Task directions: From the listing below, copy only the lines from the line that contains "of the neck" to the line that contains "from typing import", counting those two lines as part of the copy.

Recorded data:
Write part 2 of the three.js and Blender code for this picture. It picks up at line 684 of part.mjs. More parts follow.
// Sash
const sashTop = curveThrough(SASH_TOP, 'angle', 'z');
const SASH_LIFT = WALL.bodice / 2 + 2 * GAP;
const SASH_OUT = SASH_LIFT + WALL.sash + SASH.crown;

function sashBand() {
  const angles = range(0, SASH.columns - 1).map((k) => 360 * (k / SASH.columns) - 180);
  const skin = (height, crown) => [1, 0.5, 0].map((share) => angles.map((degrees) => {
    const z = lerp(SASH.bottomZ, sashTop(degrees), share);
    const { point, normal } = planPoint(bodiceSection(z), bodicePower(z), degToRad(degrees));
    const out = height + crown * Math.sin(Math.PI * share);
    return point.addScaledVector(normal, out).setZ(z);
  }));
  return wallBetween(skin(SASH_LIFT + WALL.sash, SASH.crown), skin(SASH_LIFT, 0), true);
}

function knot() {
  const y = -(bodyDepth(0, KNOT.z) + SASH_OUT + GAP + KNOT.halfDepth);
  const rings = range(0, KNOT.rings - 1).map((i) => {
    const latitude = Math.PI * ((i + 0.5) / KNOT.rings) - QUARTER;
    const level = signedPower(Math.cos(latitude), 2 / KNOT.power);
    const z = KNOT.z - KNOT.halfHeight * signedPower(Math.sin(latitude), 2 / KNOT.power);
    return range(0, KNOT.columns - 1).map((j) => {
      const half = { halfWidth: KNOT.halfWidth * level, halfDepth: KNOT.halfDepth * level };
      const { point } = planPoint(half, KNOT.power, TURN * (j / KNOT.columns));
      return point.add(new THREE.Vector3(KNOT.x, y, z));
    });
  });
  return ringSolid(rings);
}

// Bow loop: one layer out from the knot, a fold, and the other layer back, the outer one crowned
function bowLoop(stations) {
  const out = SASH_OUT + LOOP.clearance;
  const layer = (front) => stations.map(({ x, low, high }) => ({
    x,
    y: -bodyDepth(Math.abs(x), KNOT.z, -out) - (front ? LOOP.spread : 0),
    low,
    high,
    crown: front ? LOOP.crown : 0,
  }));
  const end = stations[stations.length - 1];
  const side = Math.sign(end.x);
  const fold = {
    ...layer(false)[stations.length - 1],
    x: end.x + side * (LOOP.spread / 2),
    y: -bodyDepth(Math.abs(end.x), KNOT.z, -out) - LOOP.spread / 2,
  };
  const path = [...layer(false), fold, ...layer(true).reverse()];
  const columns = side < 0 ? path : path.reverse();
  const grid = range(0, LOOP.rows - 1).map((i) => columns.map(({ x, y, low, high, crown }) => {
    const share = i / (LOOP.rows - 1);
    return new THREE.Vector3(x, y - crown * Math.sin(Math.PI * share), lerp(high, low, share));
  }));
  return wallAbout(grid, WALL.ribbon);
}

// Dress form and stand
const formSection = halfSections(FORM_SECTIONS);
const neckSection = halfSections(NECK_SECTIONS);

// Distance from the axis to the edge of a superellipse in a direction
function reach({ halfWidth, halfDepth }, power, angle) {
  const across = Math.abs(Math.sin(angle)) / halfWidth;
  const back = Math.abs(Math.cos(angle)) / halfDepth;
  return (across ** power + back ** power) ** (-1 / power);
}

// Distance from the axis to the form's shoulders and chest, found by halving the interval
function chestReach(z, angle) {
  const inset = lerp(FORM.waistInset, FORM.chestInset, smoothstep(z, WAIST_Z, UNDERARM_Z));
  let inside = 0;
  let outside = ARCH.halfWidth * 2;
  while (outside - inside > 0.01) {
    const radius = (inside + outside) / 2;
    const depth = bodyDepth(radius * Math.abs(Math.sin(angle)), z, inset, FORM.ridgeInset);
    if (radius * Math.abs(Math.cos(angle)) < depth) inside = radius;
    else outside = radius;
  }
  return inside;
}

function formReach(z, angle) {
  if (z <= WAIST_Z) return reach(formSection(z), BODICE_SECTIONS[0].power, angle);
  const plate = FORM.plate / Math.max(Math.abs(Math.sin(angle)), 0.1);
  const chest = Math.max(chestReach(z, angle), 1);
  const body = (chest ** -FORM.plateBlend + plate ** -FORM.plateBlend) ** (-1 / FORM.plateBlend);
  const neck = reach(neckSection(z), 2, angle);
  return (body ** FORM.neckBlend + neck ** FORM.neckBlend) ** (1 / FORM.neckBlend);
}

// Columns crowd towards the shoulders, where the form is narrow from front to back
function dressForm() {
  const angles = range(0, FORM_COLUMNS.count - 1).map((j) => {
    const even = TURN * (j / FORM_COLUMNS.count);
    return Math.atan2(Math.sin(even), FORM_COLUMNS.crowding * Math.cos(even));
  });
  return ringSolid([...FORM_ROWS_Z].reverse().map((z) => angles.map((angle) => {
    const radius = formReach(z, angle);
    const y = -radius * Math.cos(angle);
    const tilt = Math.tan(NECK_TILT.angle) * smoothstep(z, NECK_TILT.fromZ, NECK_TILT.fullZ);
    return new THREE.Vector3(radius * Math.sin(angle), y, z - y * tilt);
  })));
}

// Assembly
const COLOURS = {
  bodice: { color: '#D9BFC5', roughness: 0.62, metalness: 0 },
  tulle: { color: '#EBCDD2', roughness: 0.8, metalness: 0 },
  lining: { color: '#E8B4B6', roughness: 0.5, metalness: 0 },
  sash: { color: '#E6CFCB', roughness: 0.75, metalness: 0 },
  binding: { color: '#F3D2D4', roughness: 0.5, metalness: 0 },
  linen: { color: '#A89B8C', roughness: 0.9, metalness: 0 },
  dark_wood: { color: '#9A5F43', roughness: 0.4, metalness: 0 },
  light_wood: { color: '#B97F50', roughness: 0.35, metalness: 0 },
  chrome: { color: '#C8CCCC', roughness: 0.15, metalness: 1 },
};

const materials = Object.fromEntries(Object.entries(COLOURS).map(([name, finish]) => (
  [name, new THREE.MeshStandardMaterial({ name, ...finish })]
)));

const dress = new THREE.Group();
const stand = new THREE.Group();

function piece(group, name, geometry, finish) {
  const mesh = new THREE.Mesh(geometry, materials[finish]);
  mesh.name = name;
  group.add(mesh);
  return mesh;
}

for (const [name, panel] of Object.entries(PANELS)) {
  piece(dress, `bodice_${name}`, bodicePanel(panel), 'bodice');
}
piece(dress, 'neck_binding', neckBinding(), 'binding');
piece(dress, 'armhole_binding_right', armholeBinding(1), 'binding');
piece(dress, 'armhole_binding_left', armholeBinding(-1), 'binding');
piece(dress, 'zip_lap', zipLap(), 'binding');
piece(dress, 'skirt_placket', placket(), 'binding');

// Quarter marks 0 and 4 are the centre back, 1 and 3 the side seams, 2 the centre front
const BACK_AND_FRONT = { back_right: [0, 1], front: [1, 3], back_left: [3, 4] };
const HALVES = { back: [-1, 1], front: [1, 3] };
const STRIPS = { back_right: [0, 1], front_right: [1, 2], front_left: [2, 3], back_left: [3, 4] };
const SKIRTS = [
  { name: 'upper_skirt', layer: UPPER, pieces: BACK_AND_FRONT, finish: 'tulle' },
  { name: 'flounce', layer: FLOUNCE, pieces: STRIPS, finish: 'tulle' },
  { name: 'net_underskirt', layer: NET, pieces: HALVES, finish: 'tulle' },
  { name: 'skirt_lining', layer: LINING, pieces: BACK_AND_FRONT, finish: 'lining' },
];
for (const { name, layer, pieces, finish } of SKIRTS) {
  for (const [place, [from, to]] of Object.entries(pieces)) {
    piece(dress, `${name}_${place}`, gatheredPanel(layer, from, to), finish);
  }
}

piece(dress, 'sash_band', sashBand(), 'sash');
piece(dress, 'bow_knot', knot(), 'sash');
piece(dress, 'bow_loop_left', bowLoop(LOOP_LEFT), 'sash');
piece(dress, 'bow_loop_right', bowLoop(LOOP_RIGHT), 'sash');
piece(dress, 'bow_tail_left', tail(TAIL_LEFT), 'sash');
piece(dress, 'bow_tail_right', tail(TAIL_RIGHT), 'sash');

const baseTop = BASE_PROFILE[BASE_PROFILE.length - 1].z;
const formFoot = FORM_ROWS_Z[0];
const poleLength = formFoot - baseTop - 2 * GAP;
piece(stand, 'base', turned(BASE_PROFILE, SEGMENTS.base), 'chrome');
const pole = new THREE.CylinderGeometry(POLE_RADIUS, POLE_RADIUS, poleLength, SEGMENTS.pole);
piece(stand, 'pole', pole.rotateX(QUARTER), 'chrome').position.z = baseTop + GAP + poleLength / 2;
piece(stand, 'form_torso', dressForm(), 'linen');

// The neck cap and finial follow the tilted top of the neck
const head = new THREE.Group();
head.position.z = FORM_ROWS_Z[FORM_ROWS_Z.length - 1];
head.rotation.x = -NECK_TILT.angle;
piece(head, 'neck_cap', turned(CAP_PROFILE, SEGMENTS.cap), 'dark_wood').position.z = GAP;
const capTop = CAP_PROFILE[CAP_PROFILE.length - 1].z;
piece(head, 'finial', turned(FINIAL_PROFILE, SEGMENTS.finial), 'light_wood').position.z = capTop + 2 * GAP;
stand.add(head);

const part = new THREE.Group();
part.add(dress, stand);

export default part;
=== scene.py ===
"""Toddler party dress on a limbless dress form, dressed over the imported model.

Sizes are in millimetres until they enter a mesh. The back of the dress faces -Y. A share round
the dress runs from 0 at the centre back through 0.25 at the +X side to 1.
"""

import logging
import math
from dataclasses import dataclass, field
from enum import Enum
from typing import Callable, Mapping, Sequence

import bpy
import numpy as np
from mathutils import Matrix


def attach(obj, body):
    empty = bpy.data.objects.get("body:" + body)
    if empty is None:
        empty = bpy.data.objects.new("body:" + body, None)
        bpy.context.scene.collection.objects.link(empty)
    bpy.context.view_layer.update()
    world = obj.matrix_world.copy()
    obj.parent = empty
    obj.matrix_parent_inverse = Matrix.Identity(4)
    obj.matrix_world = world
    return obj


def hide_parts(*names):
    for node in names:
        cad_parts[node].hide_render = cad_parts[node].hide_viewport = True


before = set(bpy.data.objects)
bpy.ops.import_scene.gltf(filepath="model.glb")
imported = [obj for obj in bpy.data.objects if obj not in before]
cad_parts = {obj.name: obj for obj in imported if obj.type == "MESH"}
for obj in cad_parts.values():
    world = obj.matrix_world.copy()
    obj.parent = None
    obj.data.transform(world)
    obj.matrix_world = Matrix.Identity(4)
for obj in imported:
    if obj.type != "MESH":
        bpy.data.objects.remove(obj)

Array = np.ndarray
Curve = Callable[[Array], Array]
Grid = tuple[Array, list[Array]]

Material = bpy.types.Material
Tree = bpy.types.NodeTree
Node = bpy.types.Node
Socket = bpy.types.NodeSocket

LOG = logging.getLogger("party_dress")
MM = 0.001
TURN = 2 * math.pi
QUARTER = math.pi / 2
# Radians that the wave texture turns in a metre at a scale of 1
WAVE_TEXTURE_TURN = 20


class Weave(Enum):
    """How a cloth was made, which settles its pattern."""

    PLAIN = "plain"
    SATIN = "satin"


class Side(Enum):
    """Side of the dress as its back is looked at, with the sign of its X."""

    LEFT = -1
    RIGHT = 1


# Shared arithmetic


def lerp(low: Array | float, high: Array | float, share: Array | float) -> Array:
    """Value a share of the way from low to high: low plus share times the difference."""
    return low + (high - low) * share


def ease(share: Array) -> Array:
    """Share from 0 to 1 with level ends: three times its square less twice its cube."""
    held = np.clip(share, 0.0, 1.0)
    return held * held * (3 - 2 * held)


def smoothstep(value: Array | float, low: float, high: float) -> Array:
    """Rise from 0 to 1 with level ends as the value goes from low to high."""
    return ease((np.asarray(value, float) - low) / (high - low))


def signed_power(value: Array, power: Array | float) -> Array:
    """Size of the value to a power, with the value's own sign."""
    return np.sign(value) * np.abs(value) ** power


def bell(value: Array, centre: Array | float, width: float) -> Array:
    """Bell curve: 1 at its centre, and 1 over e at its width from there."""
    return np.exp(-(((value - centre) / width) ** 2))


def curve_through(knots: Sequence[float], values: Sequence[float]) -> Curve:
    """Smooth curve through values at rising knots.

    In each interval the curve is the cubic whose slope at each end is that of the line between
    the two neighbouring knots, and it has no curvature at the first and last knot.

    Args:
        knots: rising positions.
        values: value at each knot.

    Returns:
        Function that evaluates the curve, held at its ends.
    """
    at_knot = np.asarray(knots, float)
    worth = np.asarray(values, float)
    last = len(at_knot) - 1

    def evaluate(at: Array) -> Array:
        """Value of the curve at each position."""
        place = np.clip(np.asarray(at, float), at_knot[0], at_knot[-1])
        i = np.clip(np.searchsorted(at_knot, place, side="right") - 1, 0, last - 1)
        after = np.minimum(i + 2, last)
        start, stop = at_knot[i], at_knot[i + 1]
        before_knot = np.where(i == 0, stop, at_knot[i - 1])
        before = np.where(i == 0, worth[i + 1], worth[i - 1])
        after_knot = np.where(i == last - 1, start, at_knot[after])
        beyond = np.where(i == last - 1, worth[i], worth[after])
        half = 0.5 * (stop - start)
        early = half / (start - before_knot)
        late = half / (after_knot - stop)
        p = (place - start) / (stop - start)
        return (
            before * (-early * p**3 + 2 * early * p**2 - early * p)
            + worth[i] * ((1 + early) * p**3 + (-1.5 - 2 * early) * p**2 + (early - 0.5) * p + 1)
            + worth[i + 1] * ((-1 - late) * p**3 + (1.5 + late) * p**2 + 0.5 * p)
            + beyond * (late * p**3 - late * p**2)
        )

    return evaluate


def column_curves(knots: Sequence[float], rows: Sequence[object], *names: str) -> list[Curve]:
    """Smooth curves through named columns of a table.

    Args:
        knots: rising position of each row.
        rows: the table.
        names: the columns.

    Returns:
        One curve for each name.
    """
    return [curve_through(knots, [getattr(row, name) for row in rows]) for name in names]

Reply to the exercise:
// The neck cap and finial follow the tilted top of the neck
const head = new THREE.Group();
head.position.z = FORM_ROWS_Z[FORM_ROWS_Z.length - 1];
head.rotation.x = -NECK_TILT.angle;
piece(head, 'neck_cap', turned(CAP_PROFILE, SEGMENTS.cap), 'dark_wood').position.z = GAP;
const capTop = CAP_PROFILE[CAP_PROFILE.length - 1].z;
piece(head, 'finial', turned(FINIAL_PROFILE, SEGMENTS.finial), 'light_wood').position.z = capTop + 2 * GAP;
stand.add(head);

const part = new THREE.Group();
part.add(dress, stand);

export default part;
=== scene.py ===
"""Toddler party dress on a limbless dress form, dressed over the imported model.

Sizes are in millimetres until they enter a mesh. The back of the dress faces -Y. A share round
the dress runs from 0 at the centre back through 0.25 at the +X side to 1.
"""

import logging
import math
from dataclasses import dataclass, field
from enum import Enum
from typing import Callable, Mapping, Sequence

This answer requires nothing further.